-- START Information supplied --

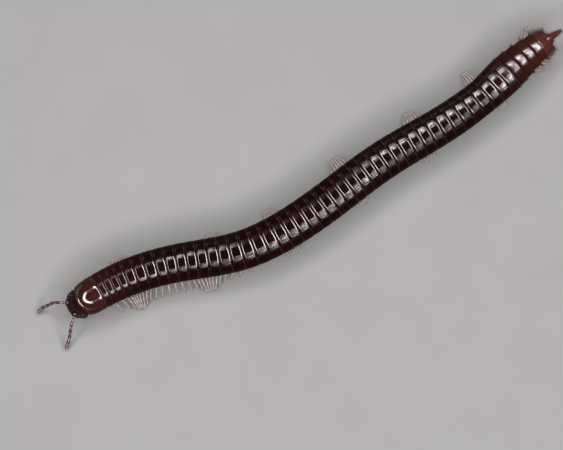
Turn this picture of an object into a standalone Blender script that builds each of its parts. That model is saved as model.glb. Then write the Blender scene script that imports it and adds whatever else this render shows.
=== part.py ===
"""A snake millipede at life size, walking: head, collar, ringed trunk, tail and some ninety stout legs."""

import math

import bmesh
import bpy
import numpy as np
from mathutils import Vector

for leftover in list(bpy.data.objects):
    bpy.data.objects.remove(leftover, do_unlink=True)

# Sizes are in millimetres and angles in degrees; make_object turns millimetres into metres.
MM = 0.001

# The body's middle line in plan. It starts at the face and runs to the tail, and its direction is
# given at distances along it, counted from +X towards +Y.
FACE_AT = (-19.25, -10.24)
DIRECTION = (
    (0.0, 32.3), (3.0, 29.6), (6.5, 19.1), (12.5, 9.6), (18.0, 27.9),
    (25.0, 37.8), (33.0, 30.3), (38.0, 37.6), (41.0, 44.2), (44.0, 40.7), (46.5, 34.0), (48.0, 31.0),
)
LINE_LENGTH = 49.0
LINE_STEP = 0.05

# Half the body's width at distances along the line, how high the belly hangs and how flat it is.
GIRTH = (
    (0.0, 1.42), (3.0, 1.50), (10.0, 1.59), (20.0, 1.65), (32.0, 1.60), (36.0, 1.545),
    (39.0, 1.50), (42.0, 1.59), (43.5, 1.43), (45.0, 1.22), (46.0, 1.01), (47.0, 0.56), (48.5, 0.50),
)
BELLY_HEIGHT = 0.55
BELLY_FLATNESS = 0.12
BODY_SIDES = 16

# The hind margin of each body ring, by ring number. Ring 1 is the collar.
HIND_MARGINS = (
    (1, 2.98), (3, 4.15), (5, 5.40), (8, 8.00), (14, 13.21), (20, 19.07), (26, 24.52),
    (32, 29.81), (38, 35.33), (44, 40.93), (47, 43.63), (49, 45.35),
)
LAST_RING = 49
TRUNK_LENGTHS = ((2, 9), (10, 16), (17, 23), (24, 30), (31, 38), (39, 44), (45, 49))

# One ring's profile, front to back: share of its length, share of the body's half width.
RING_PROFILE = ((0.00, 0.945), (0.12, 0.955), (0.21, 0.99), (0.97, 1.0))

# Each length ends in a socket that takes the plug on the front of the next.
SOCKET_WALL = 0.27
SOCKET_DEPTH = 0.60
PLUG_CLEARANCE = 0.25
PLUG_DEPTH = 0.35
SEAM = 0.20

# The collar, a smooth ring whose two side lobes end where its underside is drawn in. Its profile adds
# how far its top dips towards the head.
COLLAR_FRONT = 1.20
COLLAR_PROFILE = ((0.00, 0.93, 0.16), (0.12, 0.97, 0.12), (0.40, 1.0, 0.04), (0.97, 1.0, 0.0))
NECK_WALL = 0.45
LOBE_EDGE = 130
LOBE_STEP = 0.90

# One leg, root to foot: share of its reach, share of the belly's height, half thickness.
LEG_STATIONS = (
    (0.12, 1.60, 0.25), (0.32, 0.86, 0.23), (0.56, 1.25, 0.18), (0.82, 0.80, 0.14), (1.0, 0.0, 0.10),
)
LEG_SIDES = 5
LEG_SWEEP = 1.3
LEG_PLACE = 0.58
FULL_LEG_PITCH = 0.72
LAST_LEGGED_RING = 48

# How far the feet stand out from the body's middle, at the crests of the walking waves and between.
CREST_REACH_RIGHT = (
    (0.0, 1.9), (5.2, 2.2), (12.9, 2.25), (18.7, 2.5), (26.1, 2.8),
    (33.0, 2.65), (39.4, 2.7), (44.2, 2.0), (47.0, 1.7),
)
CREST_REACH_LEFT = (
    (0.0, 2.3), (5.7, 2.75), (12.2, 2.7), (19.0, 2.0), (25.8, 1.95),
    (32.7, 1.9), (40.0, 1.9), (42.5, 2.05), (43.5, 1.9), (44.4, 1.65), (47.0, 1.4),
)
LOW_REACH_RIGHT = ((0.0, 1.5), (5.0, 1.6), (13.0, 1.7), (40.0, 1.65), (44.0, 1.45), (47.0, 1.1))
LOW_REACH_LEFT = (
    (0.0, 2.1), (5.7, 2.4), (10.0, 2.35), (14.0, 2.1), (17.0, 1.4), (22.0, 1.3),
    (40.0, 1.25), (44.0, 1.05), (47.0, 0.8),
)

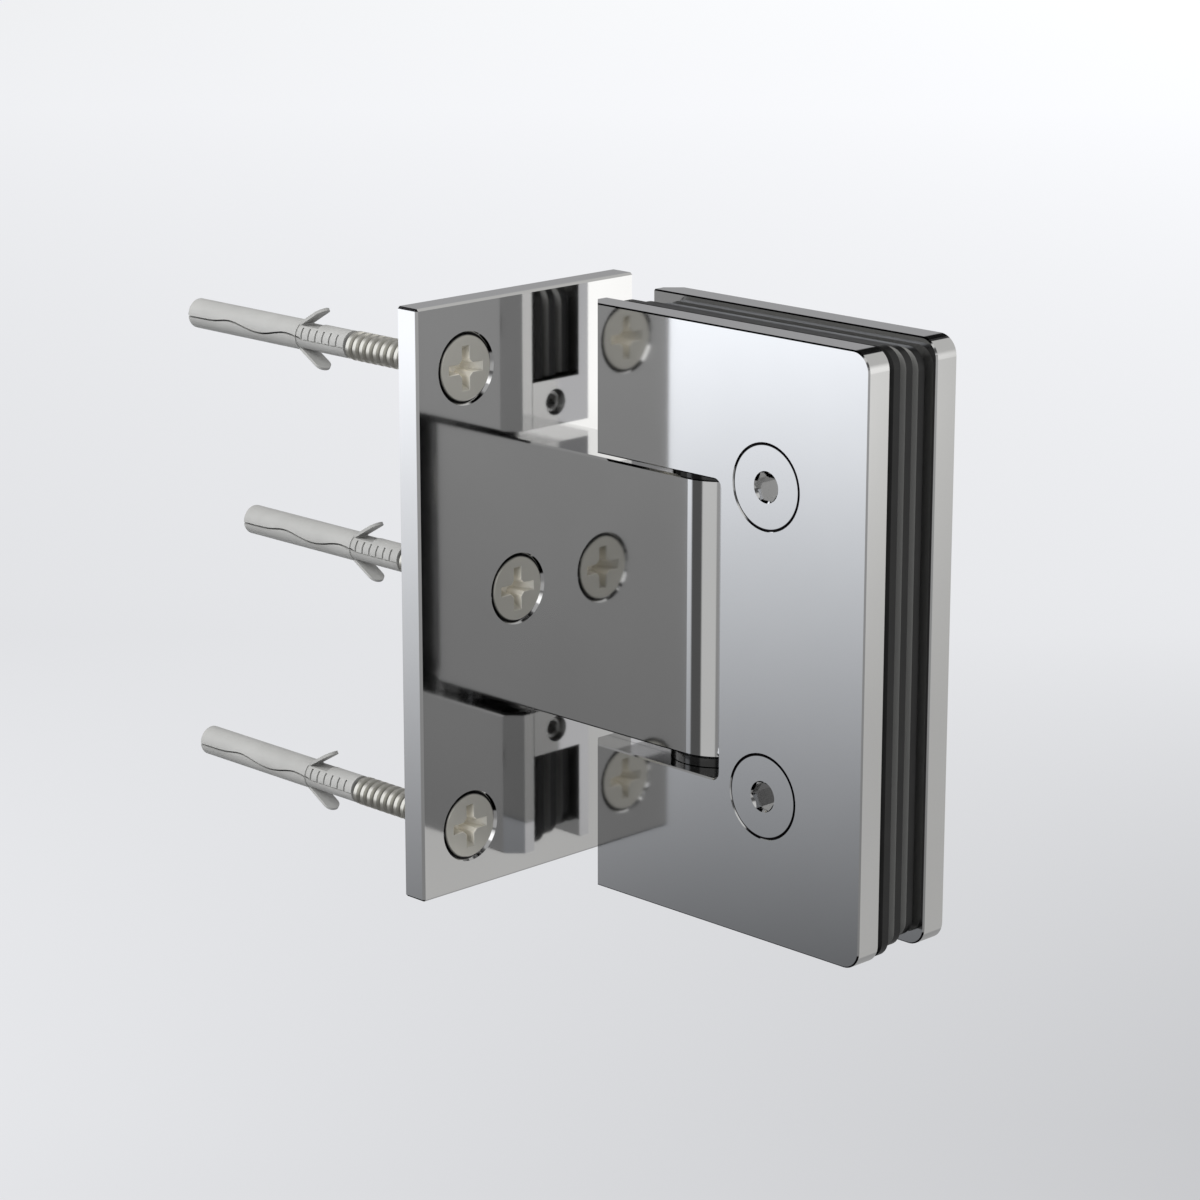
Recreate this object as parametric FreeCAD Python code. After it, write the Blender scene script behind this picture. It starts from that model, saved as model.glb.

-- END Information supplied --

◆ **What you will do**: Your task is to quote, without any alteration, the lines running from the top of the records to the line that holds "LINE_STEP = 0.05", both included.

◆ **Answer**:
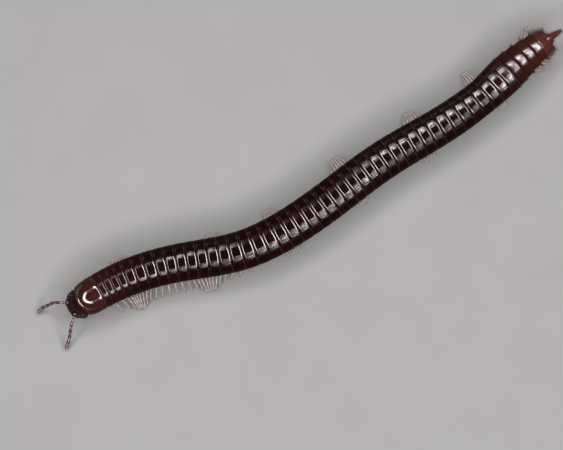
Turn this picture of an object into a standalone Blender script that builds each of its parts. That model is saved as model.glb. Then write the Blender scene script that imports it and adds whatever else this render shows.
=== part.py ===
"""A snake millipede at life size, walking: head, collar, ringed trunk, tail and some ninety stout legs."""

import math

import bmesh
import bpy
import numpy as np
from mathutils import Vector

for leftover in list(bpy.data.objects):
    bpy.data.objects.remove(leftover, do_unlink=True)

# Sizes are in millimetres and angles in degrees; make_object turns millimetres into metres.
MM = 0.001

# The body's middle line in plan. It starts at the face and runs to the tail, and its direction is
# given at distances along it, counted from +X towards +Y.
FACE_AT = (-19.25, -10.24)
DIRECTION = (
    (0.0, 32.3), (3.0, 29.6), (6.5, 19.1), (12.5, 9.6), (18.0, 27.9),
    (25.0, 37.8), (33.0, 30.3), (38.0, 37.6), (41.0, 44.2), (44.0, 40.7), (46.5, 34.0), (48.0, 31.0),
)
LINE_LENGTH = 49.0
LINE_STEP = 0.05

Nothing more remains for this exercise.